Scanlon credited CDOT for finding funds for the project, and he credited his staff and commissioners from Pitkin and Eagle counties for working to secure the funds. “There were no dedicated monies” one year ago, he said.

Mayor Jacque Whitsitt said Scanlon deserves credit for shepherding the project despite having a lot on his plate. Advancing on the project is “nothing short of moving a mountain,” she said.

The underpass has been eyed for years as a way to ensure pedestrian safety between the Southside neighborhood and downtown. The underpass will be built on the east side of the Highway 82 intersection with Basalt Avenue — closest to the Basalt Store and the bus stops on either side of the highway.

The underpass will provide a vital connection to Southside, “which has rightly felt like an orphan,” Whitsitt said.

The council voted 6-0 Tuesday night to accept the CDOT funding. In other action at the meeting:

• The board approved a resolution to accept a report by the Downtown Area Advisory Committee to acknowledge results of a town survey and to establish next steps in the planning process to determine how key parcels downtown will be used.

The resolution was tweaked at the 11th hour. The proposed resolution prepared by the staff said, “The Town Council hereby officially accepts the Downtown Area Advisory Committee Report and hereby adopts the report as the blueprint for development and redevelopment in the Our Town Planning Area.”

An amended version was handed out to the council at the meeting: “The Town Council hereby officially accepts the Downtown Area Advisory Committee Report. The Town Council acknowledges the countless hours and hard work of the committee in their efforts to create the Downtown Area Advisory Report.”

• A discussion about the required buffer between parks, schools and daycares from recreational marijuana establishments got heated and a motion to amend the buffer died in a deadlocked vote. The town code currently says that if any part of a building containing a marijuana store is within the 500-foot buffer, the entire building is ineligible for a pot shop. The proposal would have measured the buffer from the actual space a recreational marijuana shop occupies within a building. It would have eliminated the any in, all in rule.

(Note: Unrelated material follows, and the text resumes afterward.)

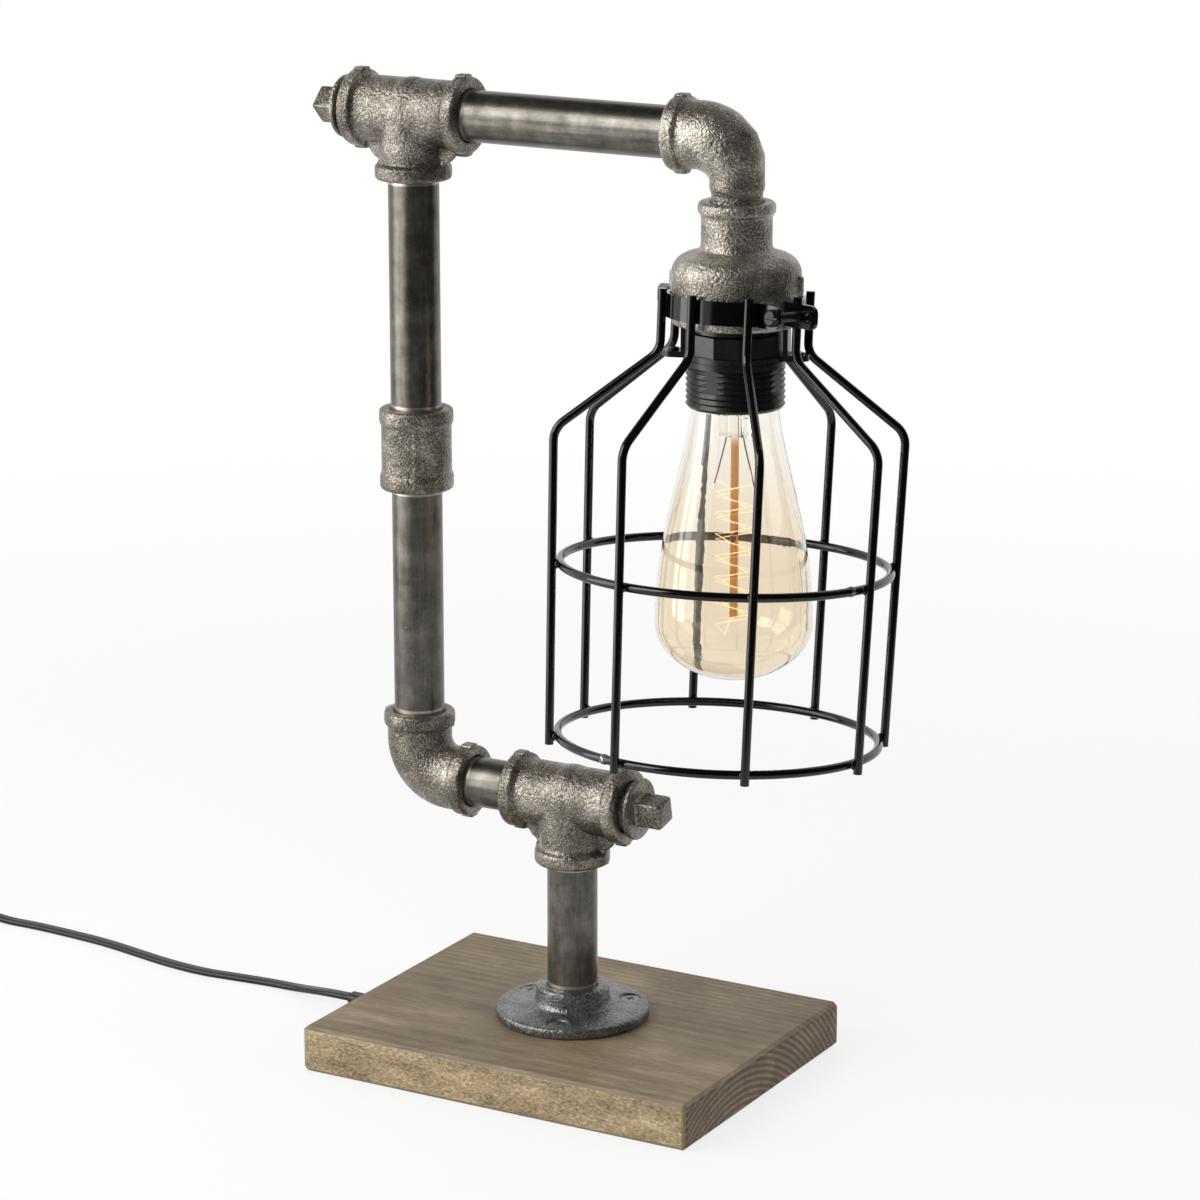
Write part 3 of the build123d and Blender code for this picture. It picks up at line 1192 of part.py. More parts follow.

The town staff said the same amendment would be proposed for liquor stores.

“It sounds like it makes things less restrictive. I don’t support that,” Councilman Rob Leavitt said.

Councilman Gary Tennenbaum countered that the town already has tough restrictions on where recreational marijuana shops can be located. The town also caps the licenses for recreational pot shops at two. Currently only one shop is operating.

Leavitt said he didn’t view the alteration as necessary, especially since the town has plenty of liquor stores. “It seems like we’re solving a problem we don’t really have,” Leavitt said. Whitsitt and Councilman Rick Stevens also expressed reservations about changing the way the buffer is measured.

Councilman Bernie Grauer said the change in the measurement of the buffer zone was good common sense. “I kind of think we’re making a lot out of a simplification,” he said.

Basalt resident and audience member David Schoenberger chided Leavitt, Stevens and Whitsitt for opposing the altered buffer rule. “If you vote against this, you’re voting against the community,” he said.

The vote was deadlocked 3-3 with Councilman Mark Kittle recusing himself, so the proposal to change the way the buffer is figured died from lack of support.

Stevens said he was “on the fence,” but Schoenberger’s scolding swayed his vote. Schoenberger called Stevens a “Communist.”

• The council voted 7-0 to proceed with the purchases of two condominiums at the Riverside Plaza Condominiums. Units 331 and 334 will be purchased for $220,000 each. Basalt will manage the dwellings as affordable-housing units.